Sunday, March 18, 2007

Deeply dehumanising racist stereotypes

Thabo Mbeki makes some telling statements this week in his ANC Today weekly online brief. (which also shows and interesting development in that many of the articles now have individual bylines. Anton Harber points out what a paradigm shift this is, here.)

As we celebrate Human Rights Day, it remains to be seen
whether we have the will to know one another and to debate with one another; whether we are willing to spend more time listening to one another, educating ourselves not be too quick to judge as illegitimate the concerns and expressions of any group; and whether we have the courage to engage in a truth and reconciliation process even with regard to the challenge of openly confronting the cancer of deeply dehumanising racist stereotypes that developed over many centuries.
The resolve to educate ourselves to not be too quick to judge as illegitimate the concerns and expressions of any group must include not being too quick to judge as illegitimate the concerns and expressions of the African people, the historic victims of racism, who remain deeply disturbed that some in positions of power still think it is normal to speak of them as "kaffirs", and others among our white compatriots think that it is natural to ask the question - since they are Black, how do we know they are not criminals!

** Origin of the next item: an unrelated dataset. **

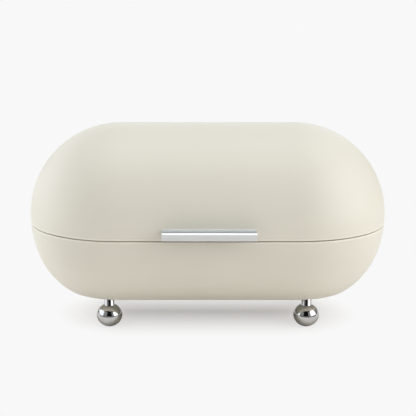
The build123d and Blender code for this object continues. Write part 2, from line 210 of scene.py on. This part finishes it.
class Shader(Nodes):
    """A material with its node tree, laid out in the piece's own metres."""

    def __init__(self, name):
        self.material = bpy.data.materials.new(name)
        self.material.use_nodes = True
        super().__init__(self.material.node_tree)
        self.inputs = self.tree.nodes["Principled BSDF"].inputs
        self.place = self.add("ShaderNodeTexCoord").outputs["Object"]

    def noise(self, scale, detail=2.0, roughness=0.5, stretch=(1.0, 1.0, 1.0)):
        mapping = self.add("ShaderNodeMapping")
        mapping.inputs["Scale"].default_value = stretch
        self.link(self.place, mapping.inputs["Vector"])
        node = self.add("ShaderNodeTexNoise")
        node.inputs["Scale"].default_value = scale
        node.inputs["Detail"].default_value = detail
        node.inputs["Roughness"].default_value = roughness
        self.link(mapping.outputs["Vector"], node.inputs["Vector"])
        return node.outputs["Fac"]

    def brushed(self, stretch):
        """Noise drawn out into lines along X."""
        return self.noise(scale=1.0, detail=4.0, roughness=0.6, stretch=stretch)

    def blend(self, source, pair):
        return self.tones(self.spread(source, 0.0, 1.0), *pair)

    def bump(self, source, height, below=None):
        node = self.add("ShaderNodeBump")
        node.inputs["Strength"].default_value = 1.0
        node.inputs["Distance"].default_value = height
        self.link(source, node.inputs["Height"])
        if below is not None:
            self.link(below, node.inputs["Normal"])
        return node.outputs["Normal"]

    def coat(self, colour, roughness, normal, metallic=0.0):
        names = ("Base Color", "Roughness", "Normal", "Metallic")
        self.feed([self.inputs[name] for name in names], (colour, roughness, normal, metallic))
        return self.material


# Cream powder coat: satin, with the fine orange peel and faint cloudiness of baked powder,
# a painted highlight as a paler edge on the two rims, and a browner line of painted shade in the seam
def powder_coat():
    s = Shader("powder_coat")
    cloudy = s.blend(s.noise(scale=9.0, detail=3.0), CREAM)
    rise = s.maths("ABSOLUTE", s.maths("SUBTRACT", s.split(s.place)["Z"], SEAM_Z))
    inner, outer = RIM_SPANS
    # Painted highlight: a paler band on each rim, a little way above and below the seam
    rim_highlight = s.maths("MULTIPLY", s.spread(rise, 0.0, 1.0, inner), s.spread(rise, 1.0, 0.0, outer))
    highlighted = s.tones(rim_highlight, cloudy, RIM_HIGHLIGHT_TONE)
    # Painted shade: a browner, darker line along the seam itself
    seam_shaded = s.tones(s.spread(rise, 1.0, 0.0, SEAM_SPAN), highlighted, SEAM_SHADE_TONE)
    satin = s.spread(s.noise(scale=45.0, detail=3.0), 0.40, 0.48)
    peel = s.bump(s.noise(scale=520.0), height=0.00002)
    grain = s.bump(s.noise(scale=2400.0, detail=1.0), height=0.000006, below=peel)
    return s.coat(seam_shaded, satin, grain)


# Aluminium extrusion, brushed along its length, with painted shade on the sunken ledge behind the lip
def brushed_aluminium():
    s = Shader("brushed_aluminium")
    lines = s.brushed(stretch=(18.0, 3800.0, 3800.0))
    depth = s.split(s.place)["Y"]
    # Painted shade on the ledge behind the lip, lifting towards the lid, and none on the upstand
    slope = s.spread(depth, 0.0, 1.0, LEDGE_SPAN)
    shade_lifted = s.maths("MAXIMUM", slope, s.spread(depth, 0.0, 1.0, UPSTAND_SPAN))
    behind_lip = s.spread(depth, 0.0, 1.0, LIP_SPAN)
    ledge_shade = s.maths("MULTIPLY", s.maths("SUBTRACT", 1.0, shade_lifted), behind_lip)
    colour = s.tones(ledge_shade, s.blend(lines, ALUMINIUM), LEDGE_SHADE_TONE)
    roughness = s.spread(lines, 0.44, 0.54)
    return s.coat(colour, roughness, s.bump(lines, height=0.000004), metallic=0.5)


# Polished plate with the faintest handling haze, with a roughness from low to high
def polished(s, low, high, normal):
    colour = s.blend(s.noise(scale=60.0), PLATE)
    roughness = s.spread(s.noise(scale=120.0, detail=3.0), low, high)
    return s.coat(colour, roughness, normal, metallic=1.0)


def chrome():
    s = Shader("chrome")
    return polished(s, low=0.03, high=0.07, normal=s.bump(s.noise(scale=180.0), height=0.000004))


# The same plate on the necks, whose turned face leans its reflections up into the studio
def neck_chrome():
    s = Shader("neck_chrome")
    lean = s.add("ShaderNodeVectorMath", operation="ADD")
    s.feed(lean.inputs, (s.bump(s.noise(scale=180.0), height=0.000004), (0.0, 0.0, NECK_LEAN)))
    whole = s.add("ShaderNodeVectorMath", operation="NORMALIZE")
    s.link(lean.outputs[0], whole.inputs[0])
    return polished(s, low=0.05, high=0.09, normal=whole.outputs[0])


# Stainless hinge strip, brushed along the knuckles
def hinge_steel():
    s = Shader("hinge_steel")
    lines = s.brushed(stretch=(30.0, 3000.0, 3000.0))
    roughness = s.spread(lines, 0.28, 0.42)
    return s.coat(s.blend(lines, STEEL), roughness, s.bump(lines, height=0.000006), metallic=1.0)


# Bright zinc plate on screws, washers and rivets
def zinc_steel():
    s = Shader("zinc_steel")
    spangle = s.noise(scale=700.0, detail=3.0)
    roughness = s.spread(spangle, 0.22, 0.34)
    return s.coat(s.blend(spangle, ZINC), roughness, s.bump(spangle, height=0.000008), metallic=1.0)


def rubber():
    s = Shader("rubber")
    colour = s.blend(s.noise(scale=300.0, detail=3.0), BLACK)
    roughness = s.spread(s.noise(scale=900.0), 0.7, 0.85)
    return s.coat(colour, roughness, s.bump(s.noise(scale=1500.0), height=0.00001))


MATERIALS = {
    "powder_coat": powder_coat(),
    "brushed_aluminium": brushed_aluminium(),
    "chrome": chrome(),
    "neck_chrome": neck_chrome(),
    "hinge_steel": hinge_steel(),
    "zinc_steel": zinc_steel(),
    "rubber": rubber(),
}


def dress(obj, slot):
    obj.data.materials.clear()
    obj.data.materials.append(MATERIALS[slot])
    for polygon in obj.data.polygons:
        polygon.material_index = 0


# Each piece wears the material of its slot, but the necks have a plate of their own.
for name, obj in NODES.items():
    dress(obj, "neck_chrome" if name.startswith("foot_neck") else SLOTS[name])


# Pale table: it takes the shadow close under the object and is plain backdrop further out.
# Light that bounces off it, and reflections, meet a floor darkened by painted shade under the object.
# Reflections also see it glow from a little way out, and in front of the object they see a dark ring on
# it.
def floor_material():
    s = Shader("studio_floor")
    path = s.add("ShaderNodeLightPath")
    viewed, mirrored = path.outputs["Is Camera Ray"], path.outputs["Is Glossy Ray"]
    place = s.split(s.place)
    past = s.maths("SUBTRACT", s.maths("ABSOLUTE", place["X"]), SHADOW_RUN)
    past = s.maths("MAXIMUM", past, 0.0)
    aside = s.maths("SUBTRACT", place["Y"], MIDDLE_Y)
    squares = s.maths("ADD", s.maths("POWER", past, 2.0), s.maths("MULTIPLY", aside, aside))
    away = s.maths("SQRT", squares)

    # Painted shade: under the object the floor is darker for light that bounces and for reflections
    shade_under = s.spread(away, UNDER_SHARE, 1.0, (0.0, SHADOW_REACH))
    bounce = s.maths("MULTIPLY", shade_under, s.between(mirrored, FLOOR_TONE, MIRRORED_TONE))
    tint = s.add("ShaderNodeVectorMath", operation="SCALE")
    tint.inputs[0].default_value = FLOOR_TINT
    s.link(s.between(viewed, bounce, FLOOR_TONE), tint.inputs["Scale"])
    diffuse = s.add("ShaderNodeBsdfDiffuse")
    s.link(tint.outputs[0], diffuse.inputs["Color"])

    plain = s.spread(away, 1.0 - SHADOW_SHARE, 1.0, (0.0, SHADOW_REACH))
    outer_glow = s.spread(away, 0.0, MIRRORED_GLOW, GLOW_START, smooth=True)
    glowing = s.maths("ADD", s.maths("MULTIPLY", plain, viewed), s.maths("MULTIPLY", mirrored, outer_glow))
    seen = s.mix(glowing, diffuse, s.glow(BACKDROP))

    spans = [(edge - soft, edge + soft) for edge, soft in zip(DARK_RING, RING_SOFTNESS)]
    near = s.spread(away, 0.0, 1.0, spans[0], smooth=True)
    far = s.spread(away, 1.0, 0.0, spans[1], smooth=True)
    front = s.maths("MULTIPLY", mirrored, s.spread(place["Y"], 1.0, 0.0, FRONT_EDGE, smooth=True))
    ring = s.maths("MULTIPLY", s.maths("MULTIPLY", near, far), front)
    ended = s.mix(ring, seen, s.glow(DARK_TONE))
    s.link(ended.outputs[0], s.tree.nodes["Material Output"].inputs["Surface"])
    return s.material


def floor():
    bpy.ops.mesh.primitive_plane_add(size=FLOOR_SIDE, location=(0, 0, 0))
    obj = bpy.context.object
    obj.name = "studio_floor"
    obj.data.materials.append(floor_material())


# The pitch is in degrees. A card with a receiver shines on that piece alone, and is black to all
# the others.
def card(name, place, size, pitch, strength, receiver=None):
    bpy.ops.mesh.primitive_plane_add(size=1.0, location=place, rotation=(math.radians(pitch), 0, 0))
    obj = bpy.context.object
    obj.name = name
    obj.scale = (*size, 1.0)
    s = Shader(name)
    s.inputs["Base Color"].default_value = DARK_TONE
    s.inputs["Roughness"].default_value = 1.0
    s.inputs["Specular IOR Level"].default_value = 0.0
    s.inputs["Emission Color"].default_value = (1.0, 1.0, 1.0, 1.0)
    s.inputs["Emission Strength"].default_value = strength
    obj.data.materials.append(s.material)
    obj.visible_camera = False
    obj.visible_diffuse = False
    obj.visible_shadow = False
    if receiver is not None:
        lit = bpy.data.collections.new(name + "_receivers")
        lit.objects.link(NODES[receiver])
        obj.light_linking.receiver_collection = lit


def softbox(name, place, facing, size, watts, tint):
    data = bpy.data.lights.new(name, "AREA")
    data.shape = "RECTANGLE"
    data.size, data.size_y = size
    data.energy = watts
    data.color = tint
    lamp = bpy.data.objects.new(name, data)
    bpy.context.scene.collection.objects.link(lamp)
    lamp.location = place
    lamp.rotation_euler = (-Vector(facing)).to_track_quat("Z", "Y").to_euler()


# World: the camera sees the plain backdrop, reflections a grey studio that is dark near the floor,
# and everything else is lit by an even sky
def world():
    sky = bpy.data.worlds.new("studio")
    sky.use_nodes = True
    n = Nodes(sky.node_tree)
    even = n.tree.nodes["Background"]
    even.inputs["Color"].default_value = SKY
    studio = n.add("ShaderNodeBackground")
    height = n.split(n.add("ShaderNodeTexCoord").outputs["Generated"])["Z"]
    rise = n.spread(height, 0.0, 1.0, STUDIO_RISE, smooth=True)
    n.link(n.tones(rise, STUDIO_DARK, STUDIO_GREY), studio.inputs["Color"])
    backdrop = n.add("ShaderNodeBackground")
    backdrop.inputs["Color"].default_value = BACKDROP
    path = n.add("ShaderNodeLightPath")
    lit = n.mix(path.outputs["Is Glossy Ray"], even, studio)
    seen = n.mix(path.outputs["Is Camera Ray"], lit, backdrop)
    n.link(seen.outputs[0], n.tree.nodes["World Output"].inputs["Surface"])
    bpy.context.scene.world = sky


def camera():
    data = bpy.data.cameras.new("camera")
    data.sensor_width = SENSOR
    data.lens = CAMERA_LENS
    obj = bpy.data.objects.new("camera", data)
    bpy.context.scene.collection.objects.link(obj)
    obj.location = (CAMERA_SIDE, MIDDLE_Y - CAMERA_DISTANCE, CAMERA_HEIGHT)
    obj.rotation_euler = (math.radians(90) - CAMERA_PITCH, 0, 0)
    depth = CAMERA_DISTANCE / math.cos(CAMERA_PITCH)
    wanted = (IMAGE_SIDE / 2 - BODY_CENTRE_PIXEL) / IMAGE_SIDE
    data.shift_x = wanted - CAMERA_SIDE / depth * CAMERA_LENS / SENSOR
    data.shift_y = IMAGE_DROP / IMAGE_SIDE
    bpy.context.scene.camera = obj


floor()
for settings in CARDS:
    card(**settings)
world()
for settings in SOFTBOXES:
    softbox(**settings)
camera()

bpy.context.scene.view_settings.view_transform = "Standard"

I find myself almost wholeheartedly agreeing with Mbeki's article having been confronted first-hand with many of the second-hand anecdotal examples of racism that Mbeki refers to. Rapport, with its Sunday sensationalist headline of "Mbeki Kap Wittes", (Now a dead link as at Jan 2016) of course, concentrated on his thesis that white racists are responsible for our perception of crime. Taken in the context of the entire article, maybe they are.

We fight shy of properly debating this topic, as if racist attitudes are personal matter akin to our sexual or religious persuasion. Not to be challenged or tampered with. Best left alone. Well stuff that! Let us unload the dice and confront the issue head on. Let it hurt a bit to talk about it. Let us (try to) understand what it is really like to be black and white in this country.

And on a happier, but as serious, note I'm loving the way that David Bullard  (UPDATE : Jan2016_now too a dead link - seemingly the Sunday Times has seen fit to get rid of all references to Mr Bullard!) is bouncing back from his own terrible experiences of 2 weeks ago.

Anyway, it’s nothing that a good Cohiba and a glass of Glenmorangie Madeira cask- matured can’t cure.
We live in the most beautiful country and are blessed with the finest people you could imagine, therefore good must eventually triumph over evil. If I can believe that, then so can you and you must — otherwise we are all lost.